3. Secondly, we direct that interest should be paid by the Club from 4 September 2008 to the date of payment of the sum awarded of £2m in accordance with the rates set out in Appendix 2 to Mr Keegan’s Written Submissions dated 6 October 2009.
4. Thirdly, we direct that the Club should pay all of Mr Keegan’s costs. Although part of the hearing and preparation was taken up on the question of whether Clause 14.8.1 applied and, if not, what would be the appropriate measure of damages, this represented only a very small proportion of both. Mr Keegan succeeded on all other significant points. Moreover, we reject the Club’s attempt to rely on the various offers which it made both prior to and during the hearing to settle the claim since none of them involved the Club’s acceptance that he had been constructively dismissed and all of them involved a condition of secrecy or confidentiality.
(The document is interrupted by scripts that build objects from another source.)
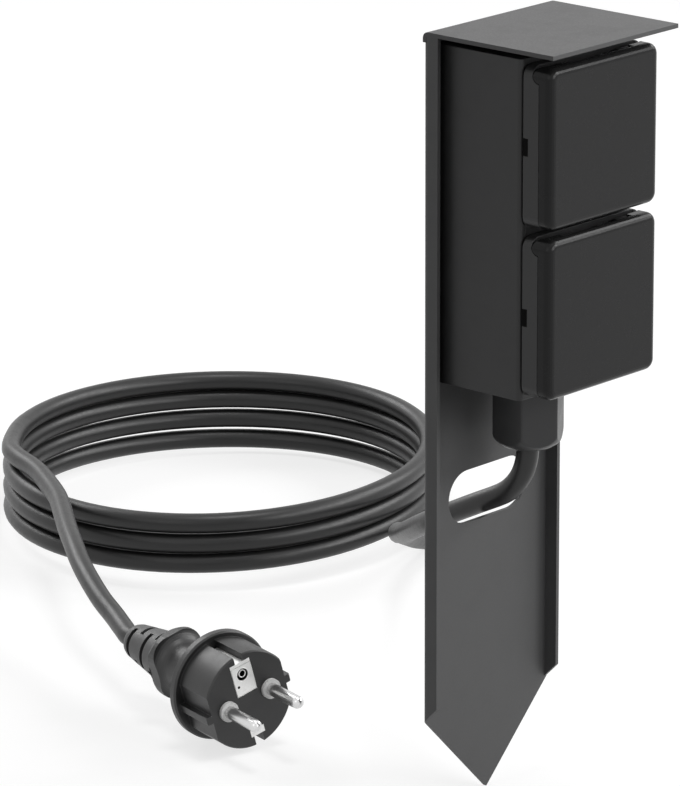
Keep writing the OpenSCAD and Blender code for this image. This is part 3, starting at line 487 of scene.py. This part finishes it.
def make_grain_group():
    """Fine moulded or sprayed grain on softly rounded edges: a normal, and a mask of its high spots."""
    group, given, result = new_group(
        "surface_grain",
        [
            ("Grain per Metre", "NodeSocketFloat", 1500), ("Depth", "NodeSocketFloat", 0.00002),
            ("Edge Radius", "NodeSocketFloat", 0.0003),
        ],
        [("Normal", "NodeSocketVector"), ("High Spots", "NodeSocketFloat")],
    )
    rounded = group.nodes.new("ShaderNodeBevel")
    rounded.samples = 6
    group.links.new(given.outputs["Edge Radius"], rounded.inputs["Radius"])
    place = object_place(group)
    fine = noise(group, place, given.outputs["Grain per Metre"], 3, 0.6)
    broad_scale = maths(group, "MULTIPLY", given.outputs["Grain per Metre"], 0.23)
    broad = noise(group, place, broad_scale, 2, 0.5)
    height = maths(group, "MULTIPLY_ADD", broad, 0.45, fine)
    bump = group.nodes.new("ShaderNodeBump")
    bump.inputs["Strength"].default_value = 0.6
    group.links.new(given.outputs["Depth"], bump.inputs["Distance"])
    group.links.new(height, bump.inputs["Height"])
    group.links.new(rounded.outputs["Normal"], bump.inputs["Normal"])
    group.links.new(bump.outputs["Normal"], result.inputs["Normal"])
    group.links.new(value_range(group, fine, 0.42, 0.62), result.inputs["High Spots"])
    return group


def make_rub_group():
    """A mask of the edges, where handling polishes a coat, broken up by noise."""
    group, given, result = new_group(
        "rubbed_edges",
        [("Reach", "NodeSocketFloat", 0.0006), ("Patchiness", "NodeSocketFloat", 0.6)],
        [("Mask", "NodeSocketFloat")],
    )
    rounded = group.nodes.new("ShaderNodeBevel")
    rounded.samples = 4
    group.links.new(given.outputs["Reach"], rounded.inputs["Radius"])
    surface = group.nodes.new("ShaderNodeNewGeometry")
    dot = group.nodes.new("ShaderNodeVectorMath")
    dot.operation = "DOT_PRODUCT"
    group.links.new(rounded.outputs["Normal"], dot.inputs[0])
    group.links.new(surface.outputs["Normal"], dot.inputs[1])
    edge = value_range(group, dot.outputs["Value"], 0.995, 0.80)
    patches = value_range(group, noise(group, object_place(group), 90, 4, 0.65), 0.35, 0.65)
    patchy = maths(group, "MULTIPLY", patches, given.outputs["Patchiness"])
    plain = maths(group, "SUBTRACT", 1, given.outputs["Patchiness"])
    group.links.new(maths(group, "MULTIPLY", edge, maths(group, "ADD", patchy, plain)), result.inputs["Mask"])
    return group


def make_cloud_group():
    """Slow uneven tone, as of a coat or moulding that isn't perfectly even."""
    group, given, result = new_group(
        "uneven_tone",
        [("Patches per Metre", "NodeSocketFloat", 25), ("Amount", "NodeSocketFloat", 0.1)],
        [("Factor", "NodeSocketFloat"), ("Smudge", "NodeSocketFloat")],
    )
    place = object_place(group)
    cloud = noise(group, place, given.outputs["Patches per Metre"], 5, 0.6)
    centred = maths(group, "SUBTRACT", cloud, 0.5)
    swing = maths(group, "MULTIPLY", centred, given.outputs["Amount"])
    group.links.new(maths(group, "MULTIPLY_ADD", swing, 2, 1), result.inputs["Factor"])
    smudge = noise(group, place, maths(group, "MULTIPLY", given.outputs["Patches per Metre"], 6), 3, 0.55)
    group.links.new(value_range(group, smudge, 0.45, 0.7), result.inputs["Smudge"])
    return group


def make_dust_group():
    """A mask of fine dust on what faces up."""
    group, given, result = new_group(
        "settled_dust", [("Amount", "NodeSocketFloat", 0.2)], [("Mask", "NodeSocketFloat")],
    )
    surface = group.nodes.new("ShaderNodeNewGeometry")
    parts = group.nodes.new("ShaderNodeSeparateXYZ")
    group.links.new(surface.outputs["Normal"], parts.inputs["Vector"])
    upward = value_range(group, parts.outputs["Z"], 0.1, 1.0)
    specks = value_range(group, noise(group, object_place(group), 1600, 5, 0.6), 0.3, 0.8)
    group.links.new(
        maths(group, "MULTIPLY", maths(group, "MULTIPLY", upward, specks), given.outputs["Amount"]),
        result.inputs["Mask"],
    )
    return group


grain_group = make_grain_group()
rub_group = make_rub_group()
cloud_group = make_cloud_group()
dust_group = make_dust_group()


def placed_group(tree, group, **values):
    """A group node in a material, with its own values."""
    node = tree.nodes.new("ShaderNodeGroup")
    node.node_tree = group
    for label, value in values.items():
        node.inputs[label.replace("_", " ")].default_value = value
    return node


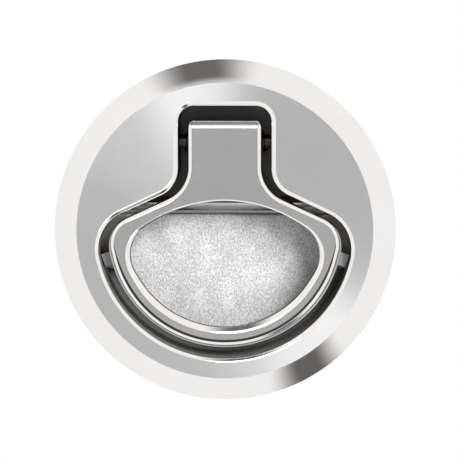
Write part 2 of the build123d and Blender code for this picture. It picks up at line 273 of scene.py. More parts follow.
def ring_at(loop: np.ndarray, depth: Any) -> np.ndarray:
    """Puts an outline at a depth, or at one depth for each of its points.

    Args:
        loop: Points as rows of x and z.
        depth: One y, or a y for each point.

    Returns:
        Points as rows of x, y and z.
    """
    return np.column_stack((loop[:, 0], np.broadcast_to(depth, len(loop)), loop[:, 1]))


def mesh_object(name: str, points: np.ndarray, faces: Sequence[Sequence[int]]) -> bpy.types.Object:
    """Makes an object from points in millimetres.

    Args:
        name: Name of the object.
        points: Points as rows of x, y and z.
        faces: Point numbers of each face.

    Returns:
        The new object, at the origin.
    """
    mesh = bpy.data.meshes.new(name)
    mesh.from_pydata((np.asarray(points) * METRES).tolist(), [], [list(face) for face in faces])
    made = bpy.data.objects.new(name, mesh)
    bpy.context.scene.collection.objects.link(made)
    return made


def loft(
    name: str, rings: Sequence[np.ndarray], closed: bool = False, skins: Sequence[int] = ()
) -> bpy.types.Object:
    """Joins rings of the same count of points with quads.

    Args:
        name: Name of the object.
        rings: Rings from first to last, each a loop.
        closed: True joins the last ring to the first, and False puts a cap on both ends.
        skins: Material number of the quads after each ring, or nothing for all 0.

    Returns:
        The new object with a closed surface whose faces point outwards.
    """
    count = len(rings[0])
    faces = []
    for step in range(len(rings) if closed else len(rings) - 1):
        near, far = step * count, (step + 1) % len(rings) * count
        for i in range(count):
            j = (i + 1) % count
            faces.append((near + i, near + j, far + j, far + i))
    if not closed:
        faces.append(tuple(range(count))[::-1])
        faces.append(tuple((len(rings) - 1) * count + i for i in range(count)))
    made = mesh_object(name, np.vstack(rings), faces)
    if skins:
        made.data.polygons.foreach_set("material_index", np.repeat(skins, count))
    tidy(made)
    return made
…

5. Fourthly, we direct that the Club should pay Mr Keegan’s costs on an indemnity basis given the manner in which it conducted this litigation: its defence on the primary liability issue was, in our view, wholly without merit and it chose to make entirely unfounded allegations against Mr Keegan.
6. Fifthly, we direct that those costs should include the CFA uplifts and ATE insurance claimed by Mr Keegan.
7. Sixthly, we direct that the costs should, if possible, be agreed. In the absence of agreement, the Chairman of the Tribunal will assess the costs to be paid if asked by either party to do so.
8. Finally, we direct that the correct name of the Club should be recorded in our Award dated 1 October 2009 as “Newcastle United Football Company Limited”.
9. We also direct that this Supplementary Award, like the main Award, should be published in the same way, namely we direct that both the Premier League and the Club should publish it on their respective websites.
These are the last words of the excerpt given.